▶ _DATASET CONTENT_:
* * *

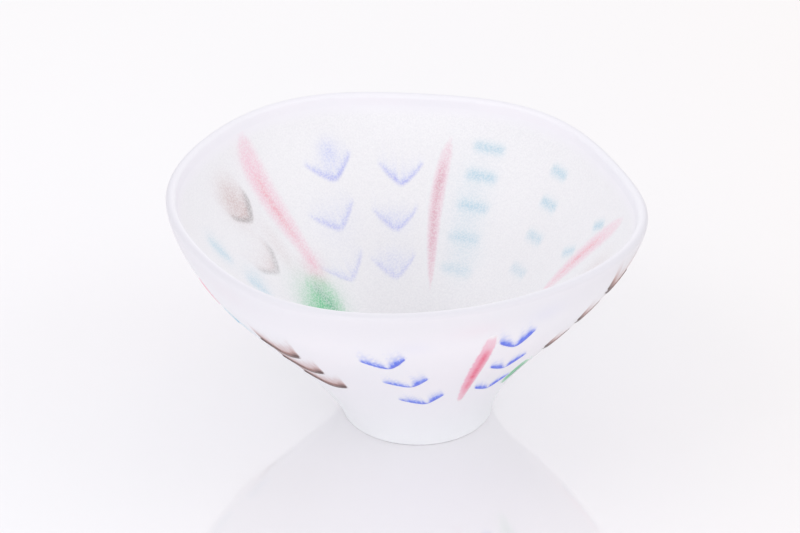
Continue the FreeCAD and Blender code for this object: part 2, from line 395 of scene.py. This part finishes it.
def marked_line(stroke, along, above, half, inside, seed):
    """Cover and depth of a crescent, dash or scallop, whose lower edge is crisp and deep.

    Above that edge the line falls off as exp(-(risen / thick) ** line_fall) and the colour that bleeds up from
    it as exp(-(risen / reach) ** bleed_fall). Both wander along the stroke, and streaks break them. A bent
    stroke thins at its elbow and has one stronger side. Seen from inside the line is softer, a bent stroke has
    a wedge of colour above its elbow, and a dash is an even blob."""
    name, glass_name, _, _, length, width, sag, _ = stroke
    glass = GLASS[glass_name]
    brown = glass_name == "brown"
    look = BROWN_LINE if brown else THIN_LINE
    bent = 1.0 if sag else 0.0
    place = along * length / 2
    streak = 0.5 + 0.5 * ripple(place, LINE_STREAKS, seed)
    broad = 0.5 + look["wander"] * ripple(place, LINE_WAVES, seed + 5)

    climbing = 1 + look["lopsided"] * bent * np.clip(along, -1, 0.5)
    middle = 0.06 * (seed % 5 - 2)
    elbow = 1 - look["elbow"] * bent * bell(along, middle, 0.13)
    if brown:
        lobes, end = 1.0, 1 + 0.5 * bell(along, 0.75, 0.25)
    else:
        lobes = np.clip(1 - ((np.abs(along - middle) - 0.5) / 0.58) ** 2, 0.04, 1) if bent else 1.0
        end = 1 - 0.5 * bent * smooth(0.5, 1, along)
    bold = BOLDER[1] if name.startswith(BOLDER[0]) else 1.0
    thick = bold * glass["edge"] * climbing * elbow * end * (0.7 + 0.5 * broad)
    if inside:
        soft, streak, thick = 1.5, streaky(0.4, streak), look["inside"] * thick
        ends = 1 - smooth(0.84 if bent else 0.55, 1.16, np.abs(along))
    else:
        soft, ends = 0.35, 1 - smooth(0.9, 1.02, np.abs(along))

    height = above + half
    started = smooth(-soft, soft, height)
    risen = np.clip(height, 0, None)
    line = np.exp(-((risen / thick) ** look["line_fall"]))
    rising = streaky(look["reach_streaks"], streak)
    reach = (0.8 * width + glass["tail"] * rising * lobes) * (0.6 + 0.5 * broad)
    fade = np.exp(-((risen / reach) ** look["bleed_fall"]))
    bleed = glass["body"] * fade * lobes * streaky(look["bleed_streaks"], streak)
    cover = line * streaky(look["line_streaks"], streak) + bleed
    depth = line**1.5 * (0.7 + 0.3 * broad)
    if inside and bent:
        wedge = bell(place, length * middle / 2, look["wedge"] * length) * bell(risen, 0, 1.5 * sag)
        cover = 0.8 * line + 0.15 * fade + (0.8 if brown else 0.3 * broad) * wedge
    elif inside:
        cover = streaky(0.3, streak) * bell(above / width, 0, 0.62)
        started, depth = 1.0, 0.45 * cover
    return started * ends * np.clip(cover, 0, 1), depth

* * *

▶ _TASK_:
Emit the full listing verbatim.

▶ _FINAL RESULT_:
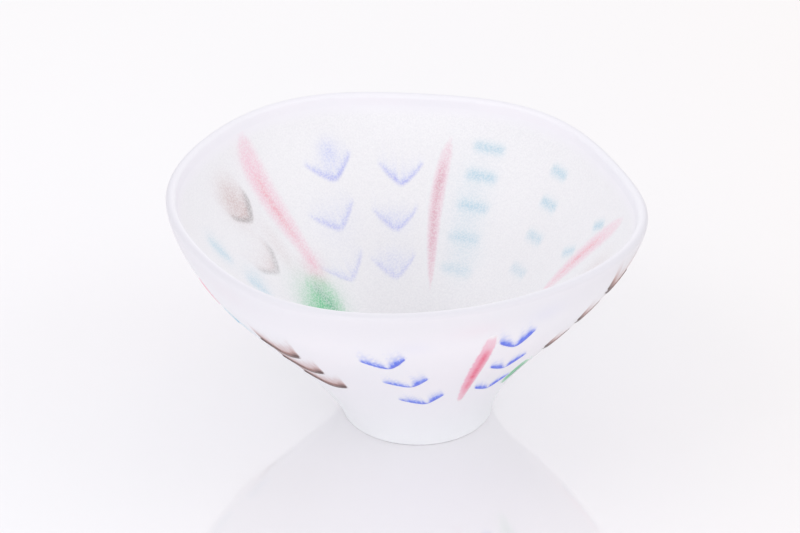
Continue the FreeCAD and Blender code for this object: part 2, from line 395 of scene.py. This part finishes it.
def marked_line(stroke, along, above, half, inside, seed):
    """Cover and depth of a crescent, dash or scallop, whose lower edge is crisp and deep.

    Above that edge the line falls off as exp(-(risen / thick) ** line_fall) and the colour that bleeds up from
    it as exp(-(risen / reach) ** bleed_fall). Both wander along the stroke, and streaks break them. A bent
    stroke thins at its elbow and has one stronger side. Seen from inside the line is softer, a bent stroke has
    a wedge of colour above its elbow, and a dash is an even blob."""
    name, glass_name, _, _, length, width, sag, _ = stroke
    glass = GLASS[glass_name]
    brown = glass_name == "brown"
    look = BROWN_LINE if brown else THIN_LINE
    bent = 1.0 if sag else 0.0
    place = along * length / 2
    streak = 0.5 + 0.5 * ripple(place, LINE_STREAKS, seed)
    broad = 0.5 + look["wander"] * ripple(place, LINE_WAVES, seed + 5)

    climbing = 1 + look["lopsided"] * bent * np.clip(along, -1, 0.5)
    middle = 0.06 * (seed % 5 - 2)
    elbow = 1 - look["elbow"] * bent * bell(along, middle, 0.13)
    if brown:
        lobes, end = 1.0, 1 + 0.5 * bell(along, 0.75, 0.25)
    else:
        lobes = np.clip(1 - ((np.abs(along - middle) - 0.5) / 0.58) ** 2, 0.04, 1) if bent else 1.0
        end = 1 - 0.5 * bent * smooth(0.5, 1, along)
    bold = BOLDER[1] if name.startswith(BOLDER[0]) else 1.0
    thick = bold * glass["edge"] * climbing * elbow * end * (0.7 + 0.5 * broad)
    if inside:
        soft, streak, thick = 1.5, streaky(0.4, streak), look["inside"] * thick
        ends = 1 - smooth(0.84 if bent else 0.55, 1.16, np.abs(along))
    else:
        soft, ends = 0.35, 1 - smooth(0.9, 1.02, np.abs(along))

    height = above + half
    started = smooth(-soft, soft, height)
    risen = np.clip(height, 0, None)
    line = np.exp(-((risen / thick) ** look["line_fall"]))
    rising = streaky(look["reach_streaks"], streak)
    reach = (0.8 * width + glass["tail"] * rising * lobes) * (0.6 + 0.5 * broad)
    fade = np.exp(-((risen / reach) ** look["bleed_fall"]))
    bleed = glass["body"] * fade * lobes * streaky(look["bleed_streaks"], streak)
    cover = line * streaky(look["line_streaks"], streak) + bleed
    depth = line**1.5 * (0.7 + 0.3 * broad)
    if inside and bent:
        wedge = bell(place, length * middle / 2, look["wedge"] * length) * bell(risen, 0, 1.5 * sag)
        cover = 0.8 * line + 0.15 * fade + (0.8 if brown else 0.3 * broad) * wedge
    elif inside:
        cover = streaky(0.3, streak) * bell(above / width, 0, 0.62)
        started, depth = 1.0, 0.45 * cover
    return started * ends * np.clip(cover, 0, 1), depth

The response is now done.